Now, I wanted to sever her from my life, pretend she never existed. I wanted to rewind, going back to that moment in my office, the one where I’d let the shadows in her eyes suck me in, and tell myself to run.
I was tempted to read more about her, even though that one article had said it all. She’d cheated with her friend’s boyfriend on TV. Who did that? Her name wasn’t even Elle. Nothing she’d said to me was real. They were carefully orchestrated lies to make me think I’d met a different person, one who was caring and kind.
I wasn’t sure what her end game was. She ended up being no different than my father. She pretended to be someone she wasn’t. She’d carefully built a life on stilts, one that would blow over at the first gust of wind. Then take me down with her. I was drifting on the sand, like tumbleweed twisting first one way then another, with no direction, no anchor. I was on my own.
I ignored the buzzing of my phone, probably Henry trying to reach me, to make sure I was okay. Opening the door to my truck, I wondered where I could go. My apartment wasn’t a refuge. The only place that felt like home was Rigby’s Ranch, with its animals, old-fashioned barn, home-cooked meals, and hospitality. The thought was a punch to the gut. Elle’s past threatened to destroy that.
I drove there, slowly numbing myself agains
t what I’d felt with Elle last night and this morning. I turned off my dreams about the future, a home, and the clinic.
I pulled off to the side of the driveway, hoping no one would see me so I could be alone for a few minutes. Paul wouldn’t mind. I’d come here often over the years to think. I headed straight to the barn, the familiar smell of horses and hay comforting me. I greeted each horse softly as I passed by each stall, finally stopping when I got to my favorite horse, Blaze. I stroked his nose as the tickle of tears invaded my eyes.
He nuzzled my neck, silently asking for a treat. I grabbed an apple from the burlap sack that hung on the wall, handing it to him.
The tension in my neck eased slightly as he munched on the apple. The horses shuffled in their stalls, grunting and snorting. Why couldn’t everything be this easy? Blaze pushed on my neck, eager for more. I grabbed a second apple for him.
“What are you doing here?” Paul asked curiously, walking inside.
I offered an apple to Blaze, not ready to talk.
He raised his brow. “Hiding out?”
“You could say that.”
Mr. Rigby went about his business, putting feed out for the horses to eat. I continued to stroke Blaze’s neck. Paul didn’t prod me to speak or ask what was wrong. I appreciated the silent support emanating from him. I knew he’d listen if I wanted to talk or leave me alone if I didn’t.

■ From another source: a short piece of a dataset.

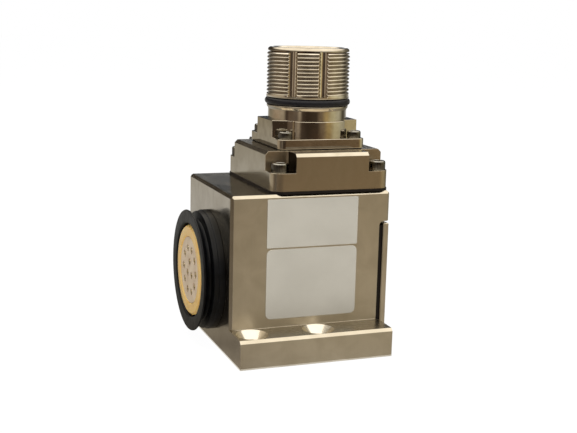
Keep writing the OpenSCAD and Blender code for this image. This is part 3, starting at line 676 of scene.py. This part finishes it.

When he’d finished, moving toward the door, I said, “Wait.”
He turned. “Yeah?”
I needed to talk to someone. This was bigger than anything I’d encountered before. I didn’t want to keep running. I wanted to stay. “I found some things out today. Things that could change the way people look at me.”
“What could possibly change the way we look at you?” He settled on a hay bale against the wall, crossing his arms across his flannel-covered chest.